### [Record list]
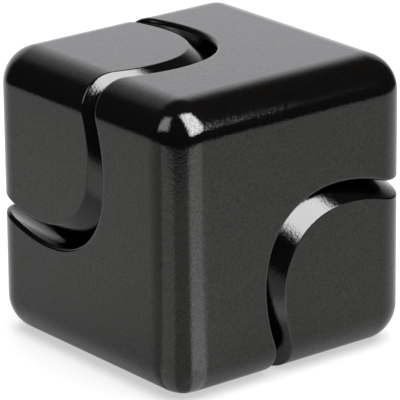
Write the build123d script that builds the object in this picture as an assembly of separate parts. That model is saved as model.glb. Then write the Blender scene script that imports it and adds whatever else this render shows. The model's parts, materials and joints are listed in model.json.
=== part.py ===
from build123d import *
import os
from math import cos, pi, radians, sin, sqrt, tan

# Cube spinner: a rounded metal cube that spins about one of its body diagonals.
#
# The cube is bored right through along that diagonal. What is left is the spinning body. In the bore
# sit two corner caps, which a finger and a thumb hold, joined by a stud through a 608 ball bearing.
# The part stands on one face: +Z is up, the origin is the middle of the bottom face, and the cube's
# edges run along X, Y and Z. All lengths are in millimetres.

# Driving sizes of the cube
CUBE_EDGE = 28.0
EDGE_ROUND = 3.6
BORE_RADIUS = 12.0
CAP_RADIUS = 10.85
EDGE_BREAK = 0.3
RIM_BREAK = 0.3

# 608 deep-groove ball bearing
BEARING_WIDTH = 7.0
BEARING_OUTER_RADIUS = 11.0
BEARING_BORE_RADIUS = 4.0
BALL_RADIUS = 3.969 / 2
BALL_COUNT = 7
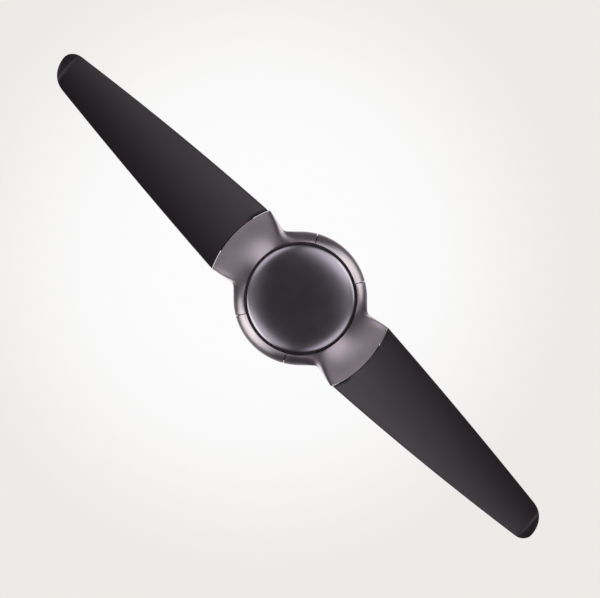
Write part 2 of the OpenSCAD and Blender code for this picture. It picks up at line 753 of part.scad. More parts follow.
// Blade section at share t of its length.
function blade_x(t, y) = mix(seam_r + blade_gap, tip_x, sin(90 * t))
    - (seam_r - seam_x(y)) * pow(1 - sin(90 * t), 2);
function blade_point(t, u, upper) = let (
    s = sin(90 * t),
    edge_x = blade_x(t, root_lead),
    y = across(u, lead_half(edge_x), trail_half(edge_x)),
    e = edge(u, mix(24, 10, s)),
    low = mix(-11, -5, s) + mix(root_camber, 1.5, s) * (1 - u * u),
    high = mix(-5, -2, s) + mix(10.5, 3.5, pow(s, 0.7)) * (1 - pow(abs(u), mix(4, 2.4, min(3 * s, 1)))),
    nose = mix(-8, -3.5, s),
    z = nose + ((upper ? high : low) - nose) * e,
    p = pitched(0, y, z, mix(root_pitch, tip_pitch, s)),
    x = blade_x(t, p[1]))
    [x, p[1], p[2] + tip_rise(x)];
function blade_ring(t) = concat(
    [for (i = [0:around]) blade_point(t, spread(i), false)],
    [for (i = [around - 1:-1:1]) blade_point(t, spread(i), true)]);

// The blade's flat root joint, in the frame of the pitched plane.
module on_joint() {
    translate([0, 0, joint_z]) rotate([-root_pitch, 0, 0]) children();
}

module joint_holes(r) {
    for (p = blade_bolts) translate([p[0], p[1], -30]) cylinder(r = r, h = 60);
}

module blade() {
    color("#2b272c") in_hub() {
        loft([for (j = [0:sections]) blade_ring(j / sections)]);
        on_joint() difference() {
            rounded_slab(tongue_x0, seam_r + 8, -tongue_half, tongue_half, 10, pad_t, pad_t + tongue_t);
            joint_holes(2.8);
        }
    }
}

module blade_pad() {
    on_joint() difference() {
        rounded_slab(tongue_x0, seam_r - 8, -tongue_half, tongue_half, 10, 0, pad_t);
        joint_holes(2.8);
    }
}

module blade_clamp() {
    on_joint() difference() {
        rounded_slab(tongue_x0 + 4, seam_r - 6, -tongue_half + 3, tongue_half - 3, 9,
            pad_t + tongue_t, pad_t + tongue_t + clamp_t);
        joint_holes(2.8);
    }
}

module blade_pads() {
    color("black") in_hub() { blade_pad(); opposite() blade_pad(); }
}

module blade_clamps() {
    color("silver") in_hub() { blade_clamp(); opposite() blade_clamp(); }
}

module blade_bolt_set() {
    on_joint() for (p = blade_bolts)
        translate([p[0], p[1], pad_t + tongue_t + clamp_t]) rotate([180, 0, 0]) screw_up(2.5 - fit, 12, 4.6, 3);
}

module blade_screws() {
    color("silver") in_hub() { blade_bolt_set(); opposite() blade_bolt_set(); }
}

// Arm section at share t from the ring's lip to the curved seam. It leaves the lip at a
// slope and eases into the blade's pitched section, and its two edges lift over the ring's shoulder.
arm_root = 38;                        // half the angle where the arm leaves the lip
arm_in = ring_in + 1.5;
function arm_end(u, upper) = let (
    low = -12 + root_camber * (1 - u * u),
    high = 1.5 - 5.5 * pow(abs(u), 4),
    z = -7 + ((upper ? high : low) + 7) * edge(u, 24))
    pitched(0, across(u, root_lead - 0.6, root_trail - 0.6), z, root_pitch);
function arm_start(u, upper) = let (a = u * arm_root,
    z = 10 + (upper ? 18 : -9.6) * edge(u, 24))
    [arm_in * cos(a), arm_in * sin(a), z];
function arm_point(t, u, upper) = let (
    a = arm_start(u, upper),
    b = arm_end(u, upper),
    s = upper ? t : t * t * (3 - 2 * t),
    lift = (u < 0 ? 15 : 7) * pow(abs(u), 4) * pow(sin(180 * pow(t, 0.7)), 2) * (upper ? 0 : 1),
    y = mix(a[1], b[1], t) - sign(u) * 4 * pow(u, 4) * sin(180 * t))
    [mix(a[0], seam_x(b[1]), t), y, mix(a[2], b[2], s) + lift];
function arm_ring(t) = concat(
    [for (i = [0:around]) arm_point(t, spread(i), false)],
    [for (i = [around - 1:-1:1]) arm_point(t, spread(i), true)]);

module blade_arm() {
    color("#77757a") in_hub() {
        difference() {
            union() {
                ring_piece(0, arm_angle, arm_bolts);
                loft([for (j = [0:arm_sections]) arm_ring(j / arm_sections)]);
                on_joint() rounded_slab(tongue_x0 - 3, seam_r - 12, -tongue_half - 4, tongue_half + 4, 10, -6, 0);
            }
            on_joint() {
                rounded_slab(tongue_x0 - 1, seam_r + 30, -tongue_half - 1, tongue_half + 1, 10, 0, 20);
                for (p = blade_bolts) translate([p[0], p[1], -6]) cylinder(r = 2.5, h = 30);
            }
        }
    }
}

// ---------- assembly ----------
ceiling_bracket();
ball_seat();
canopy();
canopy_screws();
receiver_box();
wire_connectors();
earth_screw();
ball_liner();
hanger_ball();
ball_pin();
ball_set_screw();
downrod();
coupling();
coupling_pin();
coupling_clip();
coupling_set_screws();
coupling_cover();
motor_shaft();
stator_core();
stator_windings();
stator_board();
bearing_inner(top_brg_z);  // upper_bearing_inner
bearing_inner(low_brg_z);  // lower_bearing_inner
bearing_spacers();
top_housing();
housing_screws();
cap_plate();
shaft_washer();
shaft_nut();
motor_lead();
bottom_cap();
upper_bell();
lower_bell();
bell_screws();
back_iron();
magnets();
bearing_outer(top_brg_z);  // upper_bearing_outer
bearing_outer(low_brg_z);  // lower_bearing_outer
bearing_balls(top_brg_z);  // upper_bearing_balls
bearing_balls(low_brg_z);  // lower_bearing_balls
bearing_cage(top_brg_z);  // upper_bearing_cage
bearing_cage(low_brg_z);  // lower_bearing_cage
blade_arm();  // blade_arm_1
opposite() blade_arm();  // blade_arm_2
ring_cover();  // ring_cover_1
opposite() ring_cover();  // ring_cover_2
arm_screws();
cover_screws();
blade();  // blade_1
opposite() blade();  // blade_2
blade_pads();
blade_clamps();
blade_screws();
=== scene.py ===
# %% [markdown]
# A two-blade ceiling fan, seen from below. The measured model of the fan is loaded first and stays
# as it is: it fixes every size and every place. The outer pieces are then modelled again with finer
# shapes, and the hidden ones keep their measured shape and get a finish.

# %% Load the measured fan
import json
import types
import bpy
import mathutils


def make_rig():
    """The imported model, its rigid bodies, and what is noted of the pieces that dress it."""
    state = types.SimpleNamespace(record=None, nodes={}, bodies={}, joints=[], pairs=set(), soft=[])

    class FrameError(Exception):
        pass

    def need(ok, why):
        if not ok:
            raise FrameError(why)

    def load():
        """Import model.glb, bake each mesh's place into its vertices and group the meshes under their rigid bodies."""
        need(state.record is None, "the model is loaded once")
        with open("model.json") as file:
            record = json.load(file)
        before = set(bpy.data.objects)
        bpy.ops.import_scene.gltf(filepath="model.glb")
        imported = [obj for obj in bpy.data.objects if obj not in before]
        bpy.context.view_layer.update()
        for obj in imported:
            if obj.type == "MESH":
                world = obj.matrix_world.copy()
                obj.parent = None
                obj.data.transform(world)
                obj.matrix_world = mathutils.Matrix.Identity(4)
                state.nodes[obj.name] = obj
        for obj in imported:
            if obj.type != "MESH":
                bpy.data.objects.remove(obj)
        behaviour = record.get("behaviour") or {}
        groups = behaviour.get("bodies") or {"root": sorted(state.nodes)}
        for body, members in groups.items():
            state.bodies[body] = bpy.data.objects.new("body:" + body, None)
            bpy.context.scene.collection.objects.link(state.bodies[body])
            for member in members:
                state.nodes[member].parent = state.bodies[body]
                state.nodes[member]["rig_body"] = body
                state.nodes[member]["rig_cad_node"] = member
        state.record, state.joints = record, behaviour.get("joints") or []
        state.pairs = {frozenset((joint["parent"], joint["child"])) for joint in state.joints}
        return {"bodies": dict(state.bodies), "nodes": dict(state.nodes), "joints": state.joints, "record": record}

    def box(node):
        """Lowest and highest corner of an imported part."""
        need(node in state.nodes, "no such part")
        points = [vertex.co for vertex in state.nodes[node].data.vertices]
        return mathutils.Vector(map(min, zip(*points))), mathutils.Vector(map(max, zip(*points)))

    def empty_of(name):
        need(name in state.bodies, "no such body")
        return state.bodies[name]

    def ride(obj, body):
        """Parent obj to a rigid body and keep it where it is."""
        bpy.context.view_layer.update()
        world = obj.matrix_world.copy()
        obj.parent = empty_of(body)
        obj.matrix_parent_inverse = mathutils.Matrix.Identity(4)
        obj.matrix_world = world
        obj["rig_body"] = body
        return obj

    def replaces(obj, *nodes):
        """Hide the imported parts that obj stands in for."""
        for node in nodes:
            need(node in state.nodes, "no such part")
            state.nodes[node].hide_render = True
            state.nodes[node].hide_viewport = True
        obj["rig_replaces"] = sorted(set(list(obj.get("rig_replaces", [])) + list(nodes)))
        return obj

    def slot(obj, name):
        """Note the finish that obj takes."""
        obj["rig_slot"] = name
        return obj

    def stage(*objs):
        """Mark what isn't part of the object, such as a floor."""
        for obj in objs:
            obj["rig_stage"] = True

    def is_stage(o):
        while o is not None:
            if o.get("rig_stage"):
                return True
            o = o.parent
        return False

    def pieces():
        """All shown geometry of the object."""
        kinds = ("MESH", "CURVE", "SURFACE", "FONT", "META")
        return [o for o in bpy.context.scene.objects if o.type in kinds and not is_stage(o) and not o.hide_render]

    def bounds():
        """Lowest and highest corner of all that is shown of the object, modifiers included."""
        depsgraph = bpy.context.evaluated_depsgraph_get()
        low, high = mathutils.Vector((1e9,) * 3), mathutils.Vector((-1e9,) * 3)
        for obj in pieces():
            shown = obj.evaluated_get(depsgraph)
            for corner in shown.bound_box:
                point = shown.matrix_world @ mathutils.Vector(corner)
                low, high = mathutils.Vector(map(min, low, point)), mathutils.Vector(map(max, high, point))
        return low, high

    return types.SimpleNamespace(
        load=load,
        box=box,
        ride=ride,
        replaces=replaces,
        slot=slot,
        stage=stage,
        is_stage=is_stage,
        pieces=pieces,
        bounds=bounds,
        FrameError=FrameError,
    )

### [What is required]
Transcribe, exactly and without additions, the lines of the records above, beginning with the line that contains "shaft_nut();" and ending with the line that contains "import mathutils", both included.

### [Output]
shaft_nut();
motor_lead();
bottom_cap();
upper_bell();
lower_bell();
bell_screws();
back_iron();
magnets();
bearing_outer(top_brg_z);  // upper_bearing_outer
bearing_outer(low_brg_z);  // lower_bearing_outer
bearing_balls(top_brg_z);  // upper_bearing_balls
bearing_balls(low_brg_z);  // lower_bearing_balls
bearing_cage(top_brg_z);  // upper_bearing_cage
bearing_cage(low_brg_z);  // lower_bearing_cage
blade_arm();  // blade_arm_1
opposite() blade_arm();  // blade_arm_2
ring_cover();  // ring_cover_1
opposite() ring_cover();  // ring_cover_2
arm_screws();
cover_screws();
blade();  // blade_1
opposite() blade();  // blade_2
blade_pads();
blade_clamps();
blade_screws();
=== scene.py ===
# %% [markdown]
# A two-blade ceiling fan, seen from below. The measured model of the fan is loaded first and stays
# as it is: it fixes every size and every place. The outer pieces are then modelled again with finer
# shapes, and the hidden ones keep their measured shape and get a finish.

# %% Load the measured fan
import json
import types
import bpy
import mathutils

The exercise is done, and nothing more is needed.